We Are Not Ourselves
SHORTLISTED FOR THE JAMES TAIT BLACK PRIZE
LONGLISTED FOR THE GUARDIAN FIRST BOOK AWARD
NOMINATED FOR THE FOLIO PRIZE
NAMED A NOTABLE BOOK OF THE YEAR BY THE NEW YORK TIMES
A stunning, heartbreaking debut – ‘We Are Not Ourselves’ is both the intimate story of a family and an epic of the American Century.
The product of a stormy upbringing in an Irish Catholic enclave of New York City, Eileen craves stability. Coming of age in the early Sixties, she meets and marries a young scientist named Edmund Leary.
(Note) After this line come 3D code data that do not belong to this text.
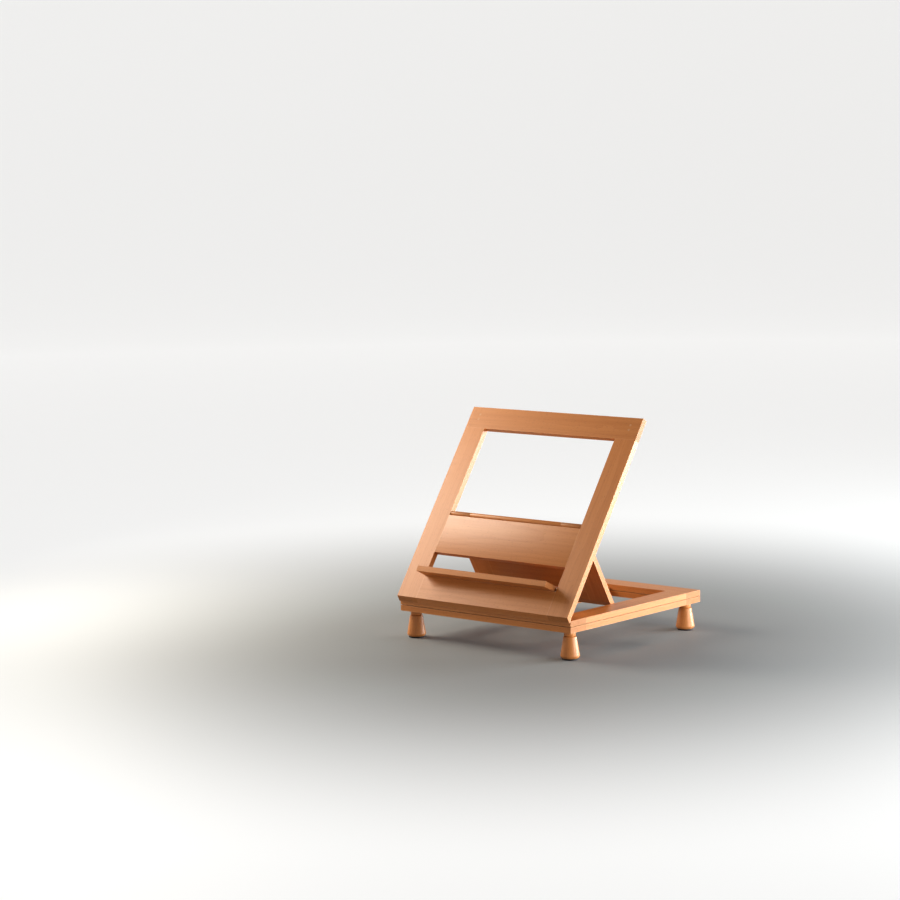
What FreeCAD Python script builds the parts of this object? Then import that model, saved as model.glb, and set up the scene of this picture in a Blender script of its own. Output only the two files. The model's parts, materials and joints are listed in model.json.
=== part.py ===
import FreeCAD, Part
import math
import os

# Table-top easel: a leaning panel with a ledge and a strut, on a base that revolves.
# Millimetres. X is the easel's width, +Y its back, +Z up.
# The origin is on the table, at the middle of the whole outline.
V = FreeCAD.Vector

# Base: two frames of the same outline, one over the other.
width = 400.0
depth = 394.0
rail = 46.0
base_board = 10.8
slip_gap = 0.9
foot_height = 51.0
foot_side_inset = 19.0
foot_end_inset = 22.0

# Panel, measured up its slope from the hinge line.
board = 11.0
tilt = 55.3
fold_lift = 0.25
bottom_tip = -5.0
bottom_front = 0.6
bottom_rail_top = 47.0
mid_rail_bottom = 96.3
mid_rail_top = 173.9
opening_top = 358.9
panel_top = 403.6

# Strut and ledge: boards that turn on pins in the stiles and fold flush into the panel.
leaf_board = 10.4
nose_gap = 0.4
strut_lean = 60.2
strut_side_gap = 1.0
strut_end_gap = 1.0
strut_edge = 46.0
strut_heel_length = 10.5
strut_heel_rise = 2.6
ledge_length = 34.6
ledge_droop = 9.0
ledge_stop_gap = 0.25
ledge_left_gap = 1.0
ledge_right_gap = 5.2

# Rack in the upper centre rail.
rack_drop = 5.5
notch_depth = 2.6
notch_pitch = 16.0
notch_count = 8
notch_front_run = 3.8
notch_back_run = 0.8

# Joinery. Dowel places are measured from the middle of a rail or up the panel.
dowel_radius = 2.5
thin_dowel_radius = 1.5
dowel_half = 15.0
dowel_spread = 12.0
mid_rail_dowels = (113.0, 157.0)
bottom_rail_dowels = (12.0, 34.0)
joint_play = 0.03
tenon_width = 30.0
tenon_thickness = 3.8
tenon_length = 36.0
corner_pin_radius = 2.25
corner_pin_heights = (378.6, 388.2)

# Hardware.
pivot_pin_radius = 2.0
pivot_pin_in_stile = 18.0
pivot_pin_in_leaf = 14.0
pivot_pin_end_gap = 0.3
running_play = 0.05
hinge_x = 105.0
hinge_width = 40.0
leaf_depth = 18.0
leaf_thickness = 1.0
knuckle_radius = 2.2
knuckle_room = 0.4
knuckle_gap = 0.3
middle_knuckle = 19.7
hinge_pin_radius = 1.0
screw_head_radius = 2.6
screw_shank_radius = 1.25
screw_head_height = 1.3
screw_length = 9.0
screw_point_length = 2.0
screw_point_radius = 0.3
screw_cross_length = 3.0
screw_cross_width = 0.6
screw_cross_depth = 0.8
screw_spread = 13.0
outer_screw_depth = 12.5
middle_screw_depth = 8.5
bolt_radius = 3.0
bolt_head_radius = 8.0
bolt_head_height = 2.0
bolt_head_side_gap = 0.3
bolt_head_end_gap = 0.2
bolt_head_sink = 0.1
bolt_socket_width = 4.0
bolt_socket_depth = 1.4
nut_width = 10.0
nut_height = 5.0
nut_sink = 0.3
nut_pocket_radius = 7.0
washer_radius = 14.0
washer_bore_play = 0.2
washer_thickness = 0.8
glide_radius = 7.0

# Feet, turned: a collar, a groove, a straight flare and a chamfered bottom edge on a pad.
foot_collar_radius = 10.4
foot_collar_height = 8.4
foot_groove_radius = 9.2
foot_groove_height = 1.4
foot_waist_radius = 11.8
foot_widest_radius = 17.6
foot_widest_height = 6.2
foot_bottom_radius = 15.2
foot_spigot_radius = 6.0
foot_spigot_length = 9.0
foot_spigot_end_gap = 0.2
pad_radius = 14.6
pad_height = 2.6

# Places worked out from the sizes above.
half_width = width / 2
opening_half = half_width - rail
lower_bottom = foot_height
lower_top = lower_bottom + base_board
upper_bottom = lower_top + slip_gap
upper_top = upper_bottom + base_board
rack_top = upper_top - rack_drop
back_face = fold_lift
front_face = fold_lift + board
middle_face = fold_lift + board / 2
lean_angle = math.radians(tilt)
panel_overhang = front_face * math.sin(lean_angle) - bottom_front * math.cos(lean_angle)
bolt_head_bottom = rack_top - bolt_head_height - bolt_head_sink
base_front = -(depth - panel_overhang) / 2
base_back = base_front + depth
base_middle = base_front + depth / 2
hinge_z = upper_top + fold_lift
leaf_half = leaf_board / 2
strut_pin_slope = mid_rail_top + nose_gap + leaf_half
strut_reach = opening_top - strut_end_gap - strut_pin_slope
strut_fold = tilt + strut_lean
strut_half_width = opening_half - strut_side_gap
droop_angle = math.radians(ledge_droop)
ledge_pin_height = (leaf_half + ledge_stop_gap) / math.cos(droop_angle) + board / 2 * math.tan(droop_angle)
ledge_pin_slope = bottom_rail_top + ledge_pin_height
ledge_left = -opening_half + ledge_left_gap
ledge_right = opening_half - ledge_right_gap


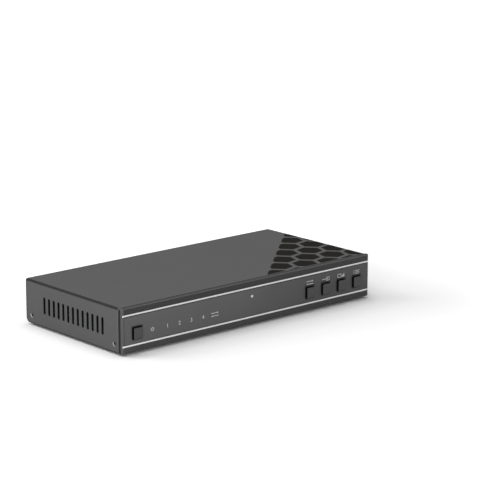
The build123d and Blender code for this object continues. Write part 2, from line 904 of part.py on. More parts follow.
pad_bottom_z = board_top_z + main_chip_height
sink_bottom_z = pad_bottom_z + pad_thickness
with BuildPart() as thermal_pad:
    with BuildSketch(Plane.XY.offset(pad_bottom_z)):
        with Locations((main_chip_x, main_chip_y)):
            Rectangle(pad_size, pad_size)
    extrude(amount=pad_thickness)
keep(thermal_pad, "thermal_pad")

fin_pitch = (sink_size - sink_fin_width) / (sink_fin_count - 1)
with BuildPart() as heat_sink:
    with BuildSketch(upright(main_chip_y - sink_size / 2)):
        with Locations((main_chip_x, sink_bottom_z)):
            Rectangle(sink_size, sink_base, align=(Align.CENTER, Align.MIN))
            with GridLocations(fin_pitch, fin_pitch, sink_fin_count, 1):
                Rectangle(
                    sink_fin_width, sink_base + sink_fin_height, align=(Align.CENTER, Align.MIN)
                )
    extrude(amount=-sink_size)
keep(heat_sink, "heat_sink")

# Control chip
with BuildPart() as control_chip:
    with Locations((control_chip_x, control_chip_y, board_top_z)):
        add(make_chip(control_chip_size, control_chip_height))
keep(control_chip, "control_chip")

# Buffer chips, one ahead of each video socket
buffer_y = video_back_y - buffer_chip_gap - buffer_chip_size / 2
with BuildPart() as buffer_chips:
    with Locations(*[(x, buffer_y, board_top_z) for x in video_xs]):
        add(make_chip(buffer_chip_size, buffer_chip_height))
keep(buffer_chips, "buffer_chips")

# Power capacitors: upright cans with a crimp round the foot
with BuildPart() as capacitor:
    with BuildSketch(Plane.XY):
        Circle(can_radius)
    extrude(amount=can_height)
    chamfer(capacitor.edges().group_by(Axis.Z)[-1], length=can_edge_bevel)
    with BuildSketch(Plane.XZ):
        with Locations((can_radius, can_crimp_height)):
            Rectangle(2 * can_crimp_depth, 2 * can_crimp_depth, rotation=45)
    revolve(axis=Axis.Z, mode=Mode.SUBTRACT)
with BuildPart() as power_capacitors:
    with Locations((can_x, can_y, board_top_z)):
        with GridLocations(can_pitch, can_pitch, 1, can_count):
            add(capacitor.part)
keep(power_capacitors, "power_capacitors")

# Power inductor: a shielded square coil with cut corners
with BuildPart() as power_inductor:
    with BuildSketch(Plane.XY.offset(board_top_z)) as coil_outline:
        with Locations((coil_x, coil_y)):
            Rectangle(coil_size, coil_size)
        chamfer(coil_outline.vertices(), length=coil_corner_chamfer)
    extrude(amount=coil_height)
    with BuildSketch(Plane.XY.offset(board_top_z + coil_height)):
        with Locations((coil_x, coil_y)):
            Circle(coil_cap_radius)
    extrude(amount=coil_cap_height)
keep(power_inductor, "power_inductor")

# Clock crystal: a metal can on a rim
with BuildPart() as clock_crystal:
    with BuildSketch(Plane.XY.offset(board_top_z)):
        with Locations((crystal_x, crystal_y)):
            SlotOverall(crystal_length, crystal_width)
    extrude(amount=crystal_rim_height)
    with BuildSketch(Plane.XY.offset(board_top_z)):
        with Locations((crystal_x, crystal_y)):
            SlotOverall(crystal_length - 2 * crystal_rim, crystal_width - 2 * crystal_rim)
    extrude(amount=crystal_height)
keep(clock_crystal, "clock_crystal")

os.makedirs("parts", exist_ok=True)
for node, piece in parts.items():
    export_step(piece, f"parts/{node}.step")
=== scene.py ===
import math

import bmesh
import bpy
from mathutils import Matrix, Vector


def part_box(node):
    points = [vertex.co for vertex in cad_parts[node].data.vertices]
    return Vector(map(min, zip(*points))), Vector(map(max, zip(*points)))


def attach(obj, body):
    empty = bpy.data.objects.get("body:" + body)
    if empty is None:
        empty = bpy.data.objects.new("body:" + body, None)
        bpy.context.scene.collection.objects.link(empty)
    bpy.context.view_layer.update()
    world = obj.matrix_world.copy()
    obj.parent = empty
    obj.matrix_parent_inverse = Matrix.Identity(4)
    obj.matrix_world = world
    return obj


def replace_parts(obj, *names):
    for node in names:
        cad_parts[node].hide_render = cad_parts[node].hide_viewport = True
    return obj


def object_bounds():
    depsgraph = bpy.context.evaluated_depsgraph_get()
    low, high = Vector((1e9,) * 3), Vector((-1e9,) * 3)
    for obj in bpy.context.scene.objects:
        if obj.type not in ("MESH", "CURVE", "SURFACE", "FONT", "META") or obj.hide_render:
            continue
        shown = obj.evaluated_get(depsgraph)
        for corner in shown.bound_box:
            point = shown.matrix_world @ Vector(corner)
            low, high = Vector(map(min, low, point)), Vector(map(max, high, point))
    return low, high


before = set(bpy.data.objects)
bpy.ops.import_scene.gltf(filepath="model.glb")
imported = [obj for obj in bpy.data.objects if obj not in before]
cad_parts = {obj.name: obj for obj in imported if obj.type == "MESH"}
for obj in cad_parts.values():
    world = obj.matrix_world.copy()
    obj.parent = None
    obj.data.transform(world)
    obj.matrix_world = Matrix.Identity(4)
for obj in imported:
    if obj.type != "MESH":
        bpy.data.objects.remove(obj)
cad_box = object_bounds()
mm = 0.001

# Chassis: a tray bent from one millimetre steel sheet, punched for the sockets and keys, with a low
# flange up each side. It is coated in a fine-grained black powder, baked on, that pebbles a little.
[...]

But while Eileen wants more for her family, Ed won’t give up teaching for a better-paid job. Inadvertently Eileen starts to climb her own career ladder in nursing. She pushes Ed into finding a new home, but it becomes clear that his resistance is part of a deeply troubling psychological shift.
In this masterful debut, Matthew Thomas paints a sprawling, profoundly sympathetic portrait of a family coping with slow-burning tragedy. ‘We Are Not Ourselves’ is a grand testament to our deepest hopes and most human frailties.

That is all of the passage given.